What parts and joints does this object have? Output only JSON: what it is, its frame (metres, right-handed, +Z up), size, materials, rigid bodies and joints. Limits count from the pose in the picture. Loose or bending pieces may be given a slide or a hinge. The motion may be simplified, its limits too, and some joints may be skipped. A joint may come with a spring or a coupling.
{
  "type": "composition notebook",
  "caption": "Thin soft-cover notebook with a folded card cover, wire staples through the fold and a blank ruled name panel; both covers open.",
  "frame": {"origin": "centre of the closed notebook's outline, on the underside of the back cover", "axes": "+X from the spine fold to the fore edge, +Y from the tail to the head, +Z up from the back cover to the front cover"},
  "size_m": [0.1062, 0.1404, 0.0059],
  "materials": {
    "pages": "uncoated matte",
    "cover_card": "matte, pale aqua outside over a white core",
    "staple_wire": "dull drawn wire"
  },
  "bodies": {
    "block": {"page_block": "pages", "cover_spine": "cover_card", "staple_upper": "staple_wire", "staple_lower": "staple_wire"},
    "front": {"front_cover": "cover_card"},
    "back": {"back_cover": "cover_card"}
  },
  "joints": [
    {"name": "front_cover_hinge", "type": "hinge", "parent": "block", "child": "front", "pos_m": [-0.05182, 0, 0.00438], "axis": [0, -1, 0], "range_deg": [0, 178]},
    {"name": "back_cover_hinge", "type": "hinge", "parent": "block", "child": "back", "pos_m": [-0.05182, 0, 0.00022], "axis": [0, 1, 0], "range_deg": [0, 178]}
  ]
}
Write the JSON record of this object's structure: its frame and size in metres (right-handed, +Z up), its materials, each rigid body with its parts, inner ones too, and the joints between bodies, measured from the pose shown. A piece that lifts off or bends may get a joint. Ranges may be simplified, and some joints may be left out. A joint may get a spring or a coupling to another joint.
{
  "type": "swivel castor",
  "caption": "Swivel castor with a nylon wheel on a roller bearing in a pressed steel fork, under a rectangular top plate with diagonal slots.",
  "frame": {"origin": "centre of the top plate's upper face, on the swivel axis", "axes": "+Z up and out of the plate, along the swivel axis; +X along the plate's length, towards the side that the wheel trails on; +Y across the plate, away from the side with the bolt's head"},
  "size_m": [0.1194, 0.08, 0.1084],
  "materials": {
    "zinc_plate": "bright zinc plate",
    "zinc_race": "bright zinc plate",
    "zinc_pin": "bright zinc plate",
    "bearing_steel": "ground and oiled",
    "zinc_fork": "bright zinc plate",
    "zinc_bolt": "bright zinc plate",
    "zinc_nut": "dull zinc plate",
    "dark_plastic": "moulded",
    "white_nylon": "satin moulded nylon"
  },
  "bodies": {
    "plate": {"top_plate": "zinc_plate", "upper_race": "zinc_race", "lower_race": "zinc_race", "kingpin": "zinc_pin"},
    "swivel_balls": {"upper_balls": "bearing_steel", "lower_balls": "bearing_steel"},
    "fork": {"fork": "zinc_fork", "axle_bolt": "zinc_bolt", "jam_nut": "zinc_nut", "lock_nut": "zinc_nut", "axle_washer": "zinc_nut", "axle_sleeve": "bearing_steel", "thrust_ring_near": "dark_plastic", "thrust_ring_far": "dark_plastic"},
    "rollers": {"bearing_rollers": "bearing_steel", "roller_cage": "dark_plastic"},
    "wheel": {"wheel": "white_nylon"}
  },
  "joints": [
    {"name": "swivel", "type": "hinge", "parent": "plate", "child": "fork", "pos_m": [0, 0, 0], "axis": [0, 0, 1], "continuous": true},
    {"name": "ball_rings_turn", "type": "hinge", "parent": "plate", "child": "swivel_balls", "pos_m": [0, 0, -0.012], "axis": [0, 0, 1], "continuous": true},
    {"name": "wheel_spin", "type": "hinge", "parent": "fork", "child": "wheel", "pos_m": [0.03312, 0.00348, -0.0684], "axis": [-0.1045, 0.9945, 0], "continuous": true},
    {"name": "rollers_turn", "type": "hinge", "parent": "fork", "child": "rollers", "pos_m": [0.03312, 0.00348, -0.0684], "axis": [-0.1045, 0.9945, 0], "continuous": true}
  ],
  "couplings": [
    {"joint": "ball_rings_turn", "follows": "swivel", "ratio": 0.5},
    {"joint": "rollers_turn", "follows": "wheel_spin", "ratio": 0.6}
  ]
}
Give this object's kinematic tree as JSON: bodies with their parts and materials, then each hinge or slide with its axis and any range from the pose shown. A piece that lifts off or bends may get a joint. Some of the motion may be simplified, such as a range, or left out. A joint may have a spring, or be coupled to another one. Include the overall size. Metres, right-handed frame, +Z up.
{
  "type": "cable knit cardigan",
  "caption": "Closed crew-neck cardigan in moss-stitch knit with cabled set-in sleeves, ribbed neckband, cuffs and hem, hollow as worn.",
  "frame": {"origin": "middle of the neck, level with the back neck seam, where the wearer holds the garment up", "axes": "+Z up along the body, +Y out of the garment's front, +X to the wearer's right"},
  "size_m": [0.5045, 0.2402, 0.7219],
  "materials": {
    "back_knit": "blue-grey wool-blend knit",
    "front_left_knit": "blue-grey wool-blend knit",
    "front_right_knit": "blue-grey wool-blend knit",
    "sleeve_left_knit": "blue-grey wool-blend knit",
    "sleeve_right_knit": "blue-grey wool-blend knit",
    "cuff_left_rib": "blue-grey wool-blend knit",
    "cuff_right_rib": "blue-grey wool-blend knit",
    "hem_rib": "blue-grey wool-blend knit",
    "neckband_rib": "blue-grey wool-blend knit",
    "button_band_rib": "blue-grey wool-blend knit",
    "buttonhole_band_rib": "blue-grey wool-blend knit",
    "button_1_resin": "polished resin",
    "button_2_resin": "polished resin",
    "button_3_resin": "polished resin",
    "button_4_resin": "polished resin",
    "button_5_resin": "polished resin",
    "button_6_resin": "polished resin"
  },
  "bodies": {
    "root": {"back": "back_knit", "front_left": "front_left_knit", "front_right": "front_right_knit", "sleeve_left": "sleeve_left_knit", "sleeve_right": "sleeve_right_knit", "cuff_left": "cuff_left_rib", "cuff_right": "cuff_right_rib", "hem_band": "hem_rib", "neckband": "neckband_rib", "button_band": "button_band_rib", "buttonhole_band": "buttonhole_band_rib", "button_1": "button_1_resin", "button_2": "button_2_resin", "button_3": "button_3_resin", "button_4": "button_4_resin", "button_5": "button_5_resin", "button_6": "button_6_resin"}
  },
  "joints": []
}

◆ The exercise:
Look through the records and gather each line with the word "from".

◆ Solution to the exercise:
What parts and joints does this object have? Output only JSON: what it is, its frame (metres, right-handed, +Z up), size, materials, rigid bodies and joints. Limits count from the pose in the picture. Loose or bending pieces may be given a slide or a hinge. The motion may be simplified, its limits too, and some joints may be skipped. A joint may come with a spring or a coupling.
  "frame": {"origin": "centre of the closed notebook's outline, on the underside of the back cover", "axes": "+X from the spine fold to the fore edge, +Y from the tail to the head, +Z up from the back cover to the front cover"},
Write the JSON record of this object's structure: its frame and size in metres (right-handed, +Z up), its materials, each rigid body with its parts, inner ones too, and the joints between bodies, measured from the pose shown. A piece that lifts off or bends may get a joint. Ranges may be simplified, and some joints may be left out. A joint may get a spring or a coupling to another joint.
  "frame": {"origin": "centre of the top plate's upper face, on the swivel axis", "axes": "+Z up and out of the plate, along the swivel axis; +X along the plate's length, towards the side that the wheel trails on; +Y across the plate, away from the side with the bolt's head"},
Give this object's kinematic tree as JSON: bodies with their parts and materials, then each hinge or slide with its axis and any range from the pose shown. A piece that lifts off or bends may get a joint. Some of the motion may be simplified, such as a range, or left out. A joint may have a spring, or be coupled to another one. Include the overall size. Metres, right-handed frame, +Z up.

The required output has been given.